----- Stored data -----

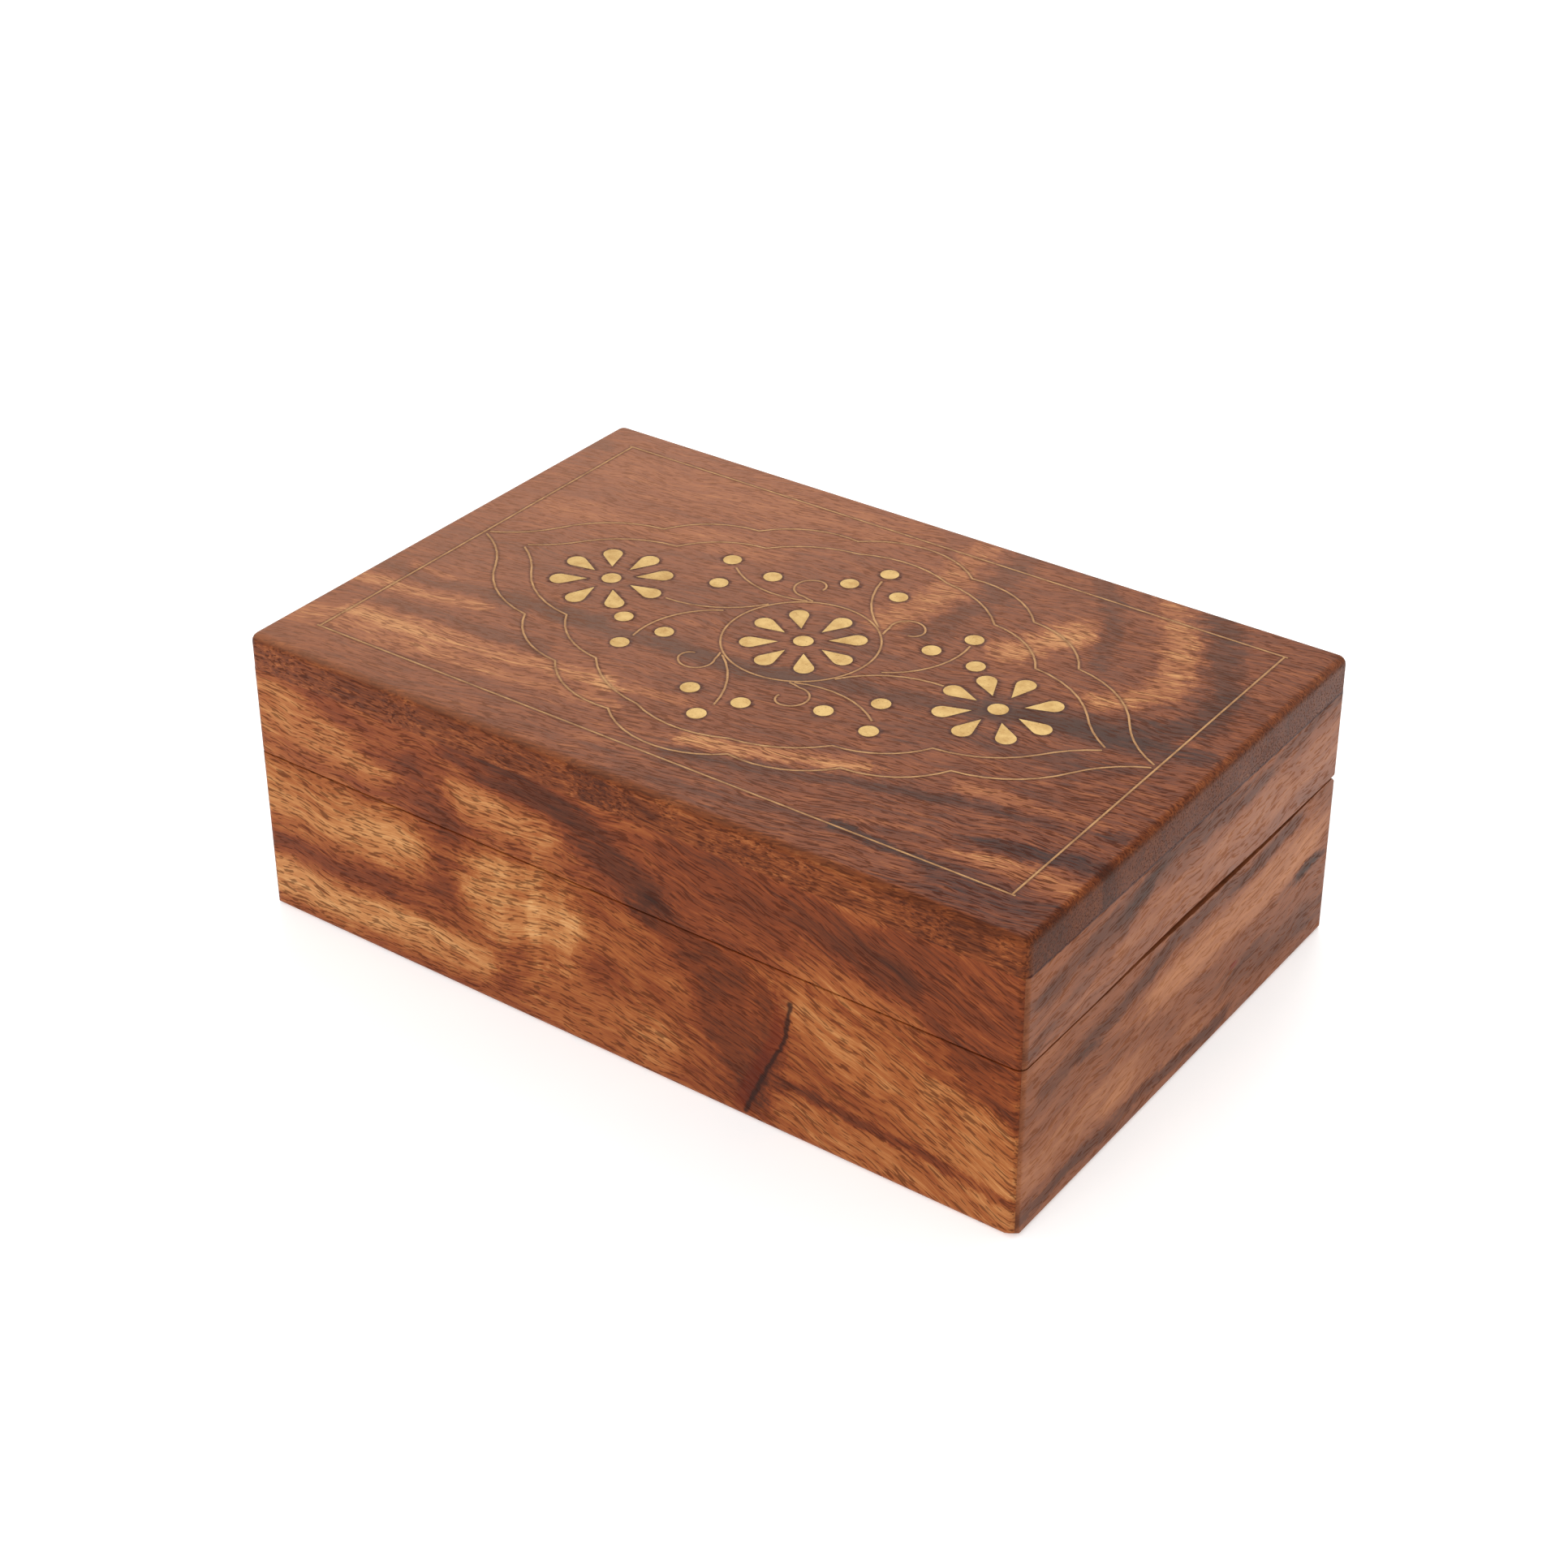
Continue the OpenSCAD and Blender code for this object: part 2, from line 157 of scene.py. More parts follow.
class Shop:
    """A material, or a world, and the nodes that make it."""

    def __init__(self, name, store=bpy.data.materials, shader="Principled BSDF"):
        self.made = store.new(name)
        self.made.use_nodes = True
        self.tree = self.made.node_tree
        self.shader = self.tree.nodes[shader]

    def add(self, kind, settings=None, inputs=None, out=0):
        """Adds a node: its settings first, then what goes into its sockets."""
        node = self.tree.nodes.new(kind)
        for key, value in (settings or {}).items():
            if key == "stops":
                self.set_stops(node.color_ramp, value)
            else:
                setattr(node, key, value)
        for key, value in (inputs or {}).items():
            self.feed(node.inputs[key], value)
        return node.outputs[out]

    def set_stops(self, ramp, stops):
        while len(ramp.elements) < len(stops):
            ramp.elements.new(1.0)
        for element, (place, colour) in zip(ramp.elements, stops):
            element.position = place
            element.color = (*colour, 1.0)

    def feed(self, socket, value):
        """Links a socket into another, or sets a plain value on it."""
        value = plain(value)
        if isinstance(value, bpy.types.NodeSocket):
            self.tree.links.new(value, socket)
        else:
            socket.default_value = value

    def math(self, operation, a, b=0.0, c=0.0, clamp=False):
        settings = {"operation": operation, "use_clamp": clamp}
        return Tone(self, self.add("ShaderNodeMath", settings, {0: a, 1: b, 2: c}))

    def vector(self, operation, a, b=(0, 0, 0), scale=1.0, out=0):
        return self.add("ShaderNodeVectorMath", {"operation": operation}, {0: a, 1: b, 3: scale}, out)

    def least(self, a, b):
        return self.math("MINIMUM", a, b)

    def most(self, a, b):
        return self.math("MAXIMUM", a, b)

    def fade(self, value, full, none, amount=1.0):
        """amount where value is at full, falling smoothly to 0 where it is at none."""
        settings = {"interpolation_type": "SMOOTHSTEP", "clamp": True}
        inputs = {0: value, 1: full, 2: none, 3: amount, 4: 0.0}
        return Tone(self, self.add("ShaderNodeMapRange", settings, inputs))

    def cloud(self, where, scale=1.0, detail=2.0, rough=0.5, out=0):
        """Soft random patches: a number, or a colour with out=1."""
        inputs = {"Vector": where, "Scale": scale, "Detail": detail, "Roughness": rough}
        made = self.add("ShaderNodeTexNoise", {"noise_dimensions": "3D"}, inputs, out)
        return Tone(self, made) if out == 0 else made

    def ramp(self, tone, stops):
        """A colour that runs through the stops, each a place from 0 to 1 and a colour."""
        return self.add("ShaderNodeValToRGB", {"stops": stops}, {0: tone})

    def tint(self, amount, a, b, blend="MIX"):
        """Colour a, turned into colour b by the amount."""
        settings = {"data_type": "RGBA", "blend_type": blend}
        a = (*a, 1.0) if isinstance(a, tuple) else a
        b = (*b, 1.0) if isinstance(b, tuple) else b
        return self.add("ShaderNodeMix", settings, {0: amount, 6: a, 7: b}, out=2)

    def bump(self, height, depth):
        """A normal from a height from 0 to 1, where 1 stands depth metres proud."""
        inputs = {"Height": height, "Distance": depth, "Strength": 1.0}
        return self.add("ShaderNodeBump", None, inputs)

    def millimetres(self):
        """Where a point is on the box, in millimetres: the whole and its three numbers."""
        place = self.vector("SCALE", self.add("ShaderNodeTexCoord", out=3), scale=1000.0)
        split = self.add("ShaderNodeSeparateXYZ", None, {0: place}).node
        return place, [Tone(self, out) for out in split.outputs]

    def drift(self, where, scale, detail, rough):
        """A soft random push, up to a half each way along each axis."""
        patches = self.cloud(where, scale, detail, rough, out=1)
        return self.vector("SUBTRACT", patches, (0.5, 0.5, 0.5))

    def point(self, x, y, z):
        return self.add("ShaderNodeCombineXYZ", None, {0: x, 1: y, 2: z})

    def finish(self, **sockets):
        """Sets the shader's own sockets, named with _ for a space."""
        for name, value in sockets.items():
            self.feed(self.shader.inputs[name.replace("_", " ")], value)
        return self.made


def srgb(*colour):
    """A colour as a screen shows it, 0 to 255, turned into the light it stands for."""
    return tuple(((c / 255 + 0.055) / 1.055) ** 2.4 for c in colour)


print("half grey, as light:", round(srgb(128)[0], 3))


# %% [markdown]
# ## Figured wood
# The boards are sawn from a dense brown hardwood with dark growth bands. Three things make its
# look. The figure is the large pattern of dark bands and golden patches, which no noise gives
# by itself, so each board has a short list of strokes: a line on the board, how wide the band
# is and how much lighter or darker it makes the wood. The grain is fine streaks that run with
# the board, and the pores are short dark dashes. All three follow one flow line, which may
# lean, and all read the piece's own coordinates, so that they run on over the rounded edges
# and into the end grain.

# %% A stroke of the figure
CORE = 0.25


def stroke(shop, where, line, width):
    """How near a point is to a bent line: 1 within its core, 0 at width away."""
    nearest = None
    for (x0, y0), (x1, y1) in zip(line, line[1:]):
        start = Vector((x0, y0, 0.0))
        run = Vector((x1 - x0, y1 - y0, 0.0))
        share = run / run.length_squared
        along = Tone(shop, shop.vector("DOT_PRODUCT", where, share, out=1)) - start.dot(share)
        foot = shop.add("ShaderNodeVectorMath", {"operation": "MULTIPLY_ADD"},
                        {0: along.clamped(), 1: run, 2: start})
        away = Tone(shop, shop.vector("DISTANCE", where, foot, out=1))
        nearest = away if nearest is None else shop.least(nearest, away)
    return shop.fade(nearest, CORE * width, width)


def figure_of(shop, where, strokes, taper):
    """The sum of a board's strokes. A taper under 1 draws their ends out along the grain."""
    where = shop.vector("MULTIPLY", where, (taper, 1.0, 1.0))
    figure = None
    for line, width, change in strokes:
        line = [(x * taper, y) for x, y in line]
        part = stroke(shop, where, line, width) * change
        figure = part if figure is None else figure + part
    return figure


print("a stroke is whole out to", CORE, "of its width")

# %% [markdown]
# ### The grain
# Fine grain is the same random pattern at several sizes, each stretched along the board. The
# sizes are in millimetres, along the grain, across it and through the board. A slow drift
# bends the figure, and a quick one tears its outlines, as fibres do.

# %% Sizes and strengths of the grain
# BEND, TEAR and FLOW_BEND are pushes along and across. A SHARE is how much of the whole a
# pattern makes. The rings are a sine, whose phase grows by RING_DRIFT over a slow patch and by
# RING_STEP over a millimetre.
BROAD = (34.0, 5.0, 9.0)
GROWTH = (60.0, 15.0, 15.0)
STREAK = (14.0, 1.0, 1.0)
FIBRE = (5.0, 0.32, 0.32)
PORE = (2.9, 0.46, 0.46)
BEND = (9.0, 5.0, 0.0)
TEAR = (13.0, 4.0, 0.0)
FLOW_BEND = (0.0, 9.0, 0.0)
BROAD_SHARE = 0.3
RING_SHARE = 0.035
FIBRE_SHARE = 0.7
RING_DRIFT = 60.0
RING_STEP = 0.8
CROWDING = 0.16
PORE_FULL = 0.71
PORE_GONE = 0.62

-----

- What you have to do -
Every line above should be written out again exactly as it stands.

- The response -
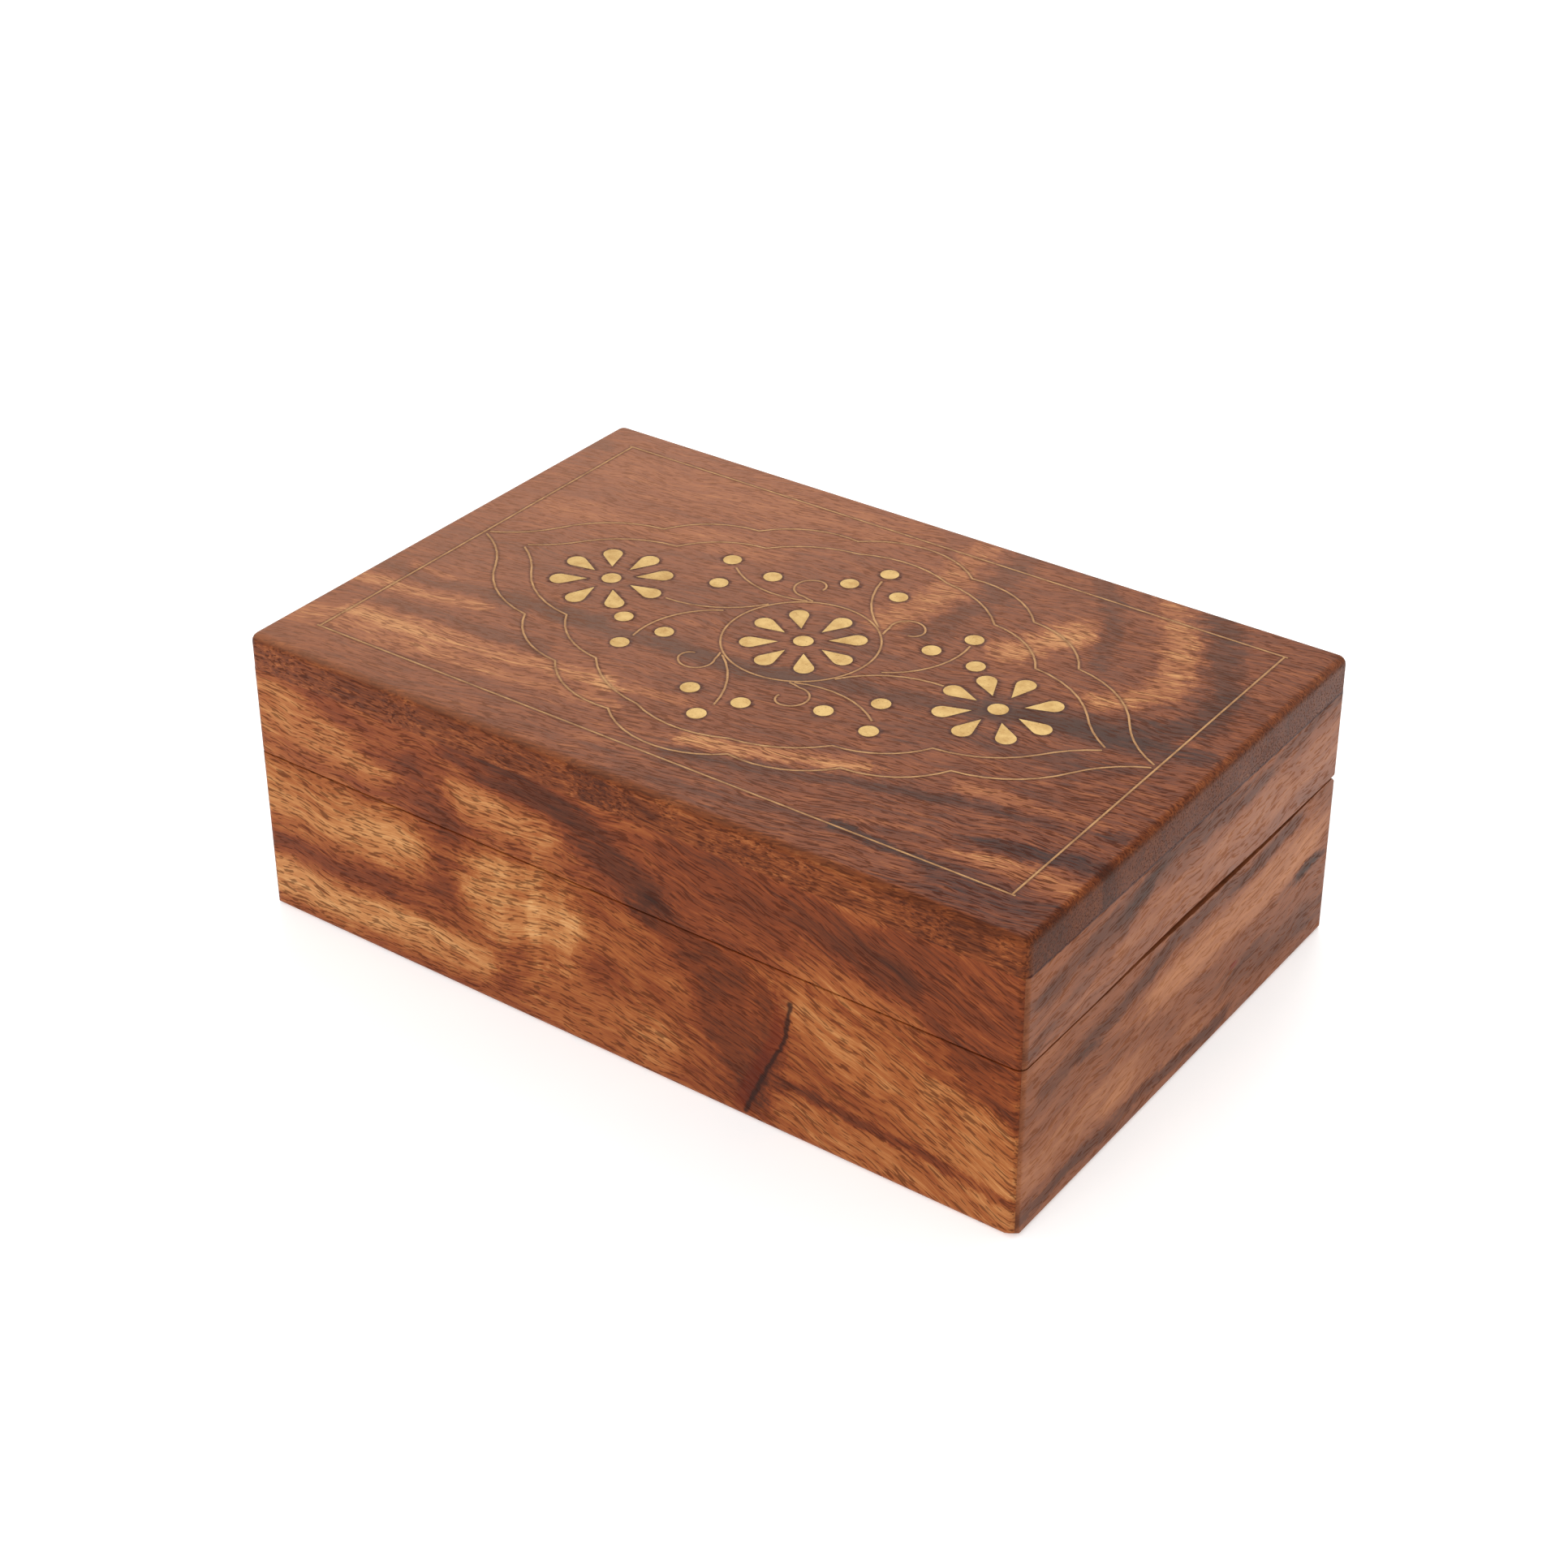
Continue the OpenSCAD and Blender code for this object: part 2, from line 157 of scene.py. More parts follow.
class Shop:
    """A material, or a world, and the nodes that make it."""

    def __init__(self, name, store=bpy.data.materials, shader="Principled BSDF"):
        self.made = store.new(name)
        self.made.use_nodes = True
        self.tree = self.made.node_tree
        self.shader = self.tree.nodes[shader]

    def add(self, kind, settings=None, inputs=None, out=0):
        """Adds a node: its settings first, then what goes into its sockets."""
        node = self.tree.nodes.new(kind)
        for key, value in (settings or {}).items():
            if key == "stops":
                self.set_stops(node.color_ramp, value)
            else:
                setattr(node, key, value)
        for key, value in (inputs or {}).items():
            self.feed(node.inputs[key], value)
        return node.outputs[out]

    def set_stops(self, ramp, stops):
        while len(ramp.elements) < len(stops):
            ramp.elements.new(1.0)
        for element, (place, colour) in zip(ramp.elements, stops):
            element.position = place
            element.color = (*colour, 1.0)

    def feed(self, socket, value):
        """Links a socket into another, or sets a plain value on it."""
        value = plain(value)
        if isinstance(value, bpy.types.NodeSocket):
            self.tree.links.new(value, socket)
        else:
            socket.default_value = value

    def math(self, operation, a, b=0.0, c=0.0, clamp=False):
        settings = {"operation": operation, "use_clamp": clamp}
        return Tone(self, self.add("ShaderNodeMath", settings, {0: a, 1: b, 2: c}))

    def vector(self, operation, a, b=(0, 0, 0), scale=1.0, out=0):
        return self.add("ShaderNodeVectorMath", {"operation": operation}, {0: a, 1: b, 3: scale}, out)

    def least(self, a, b):
        return self.math("MINIMUM", a, b)

    def most(self, a, b):
        return self.math("MAXIMUM", a, b)

    def fade(self, value, full, none, amount=1.0):
        """amount where value is at full, falling smoothly to 0 where it is at none."""
        settings = {"interpolation_type": "SMOOTHSTEP", "clamp": True}
        inputs = {0: value, 1: full, 2: none, 3: amount, 4: 0.0}
        return Tone(self, self.add("ShaderNodeMapRange", settings, inputs))

    def cloud(self, where, scale=1.0, detail=2.0, rough=0.5, out=0):
        """Soft random patches: a number, or a colour with out=1."""
        inputs = {"Vector": where, "Scale": scale, "Detail": detail, "Roughness": rough}
        made = self.add("ShaderNodeTexNoise", {"noise_dimensions": "3D"}, inputs, out)
        return Tone(self, made) if out == 0 else made

    def ramp(self, tone, stops):
        """A colour that runs through the stops, each a place from 0 to 1 and a colour."""
        return self.add("ShaderNodeValToRGB", {"stops": stops}, {0: tone})

    def tint(self, amount, a, b, blend="MIX"):
        """Colour a, turned into colour b by the amount."""
        settings = {"data_type": "RGBA", "blend_type": blend}
        a = (*a, 1.0) if isinstance(a, tuple) else a
        b = (*b, 1.0) if isinstance(b, tuple) else b
        return self.add("ShaderNodeMix", settings, {0: amount, 6: a, 7: b}, out=2)

    def bump(self, height, depth):
        """A normal from a height from 0 to 1, where 1 stands depth metres proud."""
        inputs = {"Height": height, "Distance": depth, "Strength": 1.0}
        return self.add("ShaderNodeBump", None, inputs)

    def millimetres(self):
        """Where a point is on the box, in millimetres: the whole and its three numbers."""
        place = self.vector("SCALE", self.add("ShaderNodeTexCoord", out=3), scale=1000.0)
        split = self.add("ShaderNodeSeparateXYZ", None, {0: place}).node
        return place, [Tone(self, out) for out in split.outputs]

    def drift(self, where, scale, detail, rough):
        """A soft random push, up to a half each way along each axis."""
        patches = self.cloud(where, scale, detail, rough, out=1)
        return self.vector("SUBTRACT", patches, (0.5, 0.5, 0.5))

    def point(self, x, y, z):
        return self.add("ShaderNodeCombineXYZ", None, {0: x, 1: y, 2: z})

    def finish(self, **sockets):
        """Sets the shader's own sockets, named with _ for a space."""
        for name, value in sockets.items():
            self.feed(self.shader.inputs[name.replace("_", " ")], value)
        return self.made


def srgb(*colour):
    """A colour as a screen shows it, 0 to 255, turned into the light it stands for."""
    return tuple(((c / 255 + 0.055) / 1.055) ** 2.4 for c in colour)


print("half grey, as light:", round(srgb(128)[0], 3))


# %% [markdown]
# ## Figured wood
# The boards are sawn from a dense brown hardwood with dark growth bands. Three things make its
# look. The figure is the large pattern of dark bands and golden patches, which no noise gives
# by itself, so each board has a short list of strokes: a line on the board, how wide the band
# is and how much lighter or darker it makes the wood. The grain is fine streaks that run with
# the board, and the pores are short dark dashes. All three follow one flow line, which may
# lean, and all read the piece's own coordinates, so that they run on over the rounded edges
# and into the end grain.

# %% A stroke of the figure
CORE = 0.25


def stroke(shop, where, line, width):
    """How near a point is to a bent line: 1 within its core, 0 at width away."""
    nearest = None
    for (x0, y0), (x1, y1) in zip(line, line[1:]):
        start = Vector((x0, y0, 0.0))
        run = Vector((x1 - x0, y1 - y0, 0.0))
        share = run / run.length_squared
        along = Tone(shop, shop.vector("DOT_PRODUCT", where, share, out=1)) - start.dot(share)
        foot = shop.add("ShaderNodeVectorMath", {"operation": "MULTIPLY_ADD"},
                        {0: along.clamped(), 1: run, 2: start})
        away = Tone(shop, shop.vector("DISTANCE", where, foot, out=1))
        nearest = away if nearest is None else shop.least(nearest, away)
    return shop.fade(nearest, CORE * width, width)


def figure_of(shop, where, strokes, taper):
    """The sum of a board's strokes. A taper under 1 draws their ends out along the grain."""
    where = shop.vector("MULTIPLY", where, (taper, 1.0, 1.0))
    figure = None
    for line, width, change in strokes:
        line = [(x * taper, y) for x, y in line]
        part = stroke(shop, where, line, width) * change
        figure = part if figure is None else figure + part
    return figure


print("a stroke is whole out to", CORE, "of its width")

# %% [markdown]
# ### The grain
# Fine grain is the same random pattern at several sizes, each stretched along the board. The
# sizes are in millimetres, along the grain, across it and through the board. A slow drift
# bends the figure, and a quick one tears its outlines, as fibres do.

# %% Sizes and strengths of the grain
# BEND, TEAR and FLOW_BEND are pushes along and across. A SHARE is how much of the whole a
# pattern makes. The rings are a sine, whose phase grows by RING_DRIFT over a slow patch and by
# RING_STEP over a millimetre.
BROAD = (34.0, 5.0, 9.0)
GROWTH = (60.0, 15.0, 15.0)
STREAK = (14.0, 1.0, 1.0)
FIBRE = (5.0, 0.32, 0.32)
PORE = (2.9, 0.46, 0.46)
BEND = (9.0, 5.0, 0.0)
TEAR = (13.0, 4.0, 0.0)
FLOW_BEND = (0.0, 9.0, 0.0)
BROAD_SHARE = 0.3
RING_SHARE = 0.035
FIBRE_SHARE = 0.7
RING_DRIFT = 60.0
RING_STEP = 0.8
CROWDING = 0.16
PORE_FULL = 0.71
PORE_GONE = 0.62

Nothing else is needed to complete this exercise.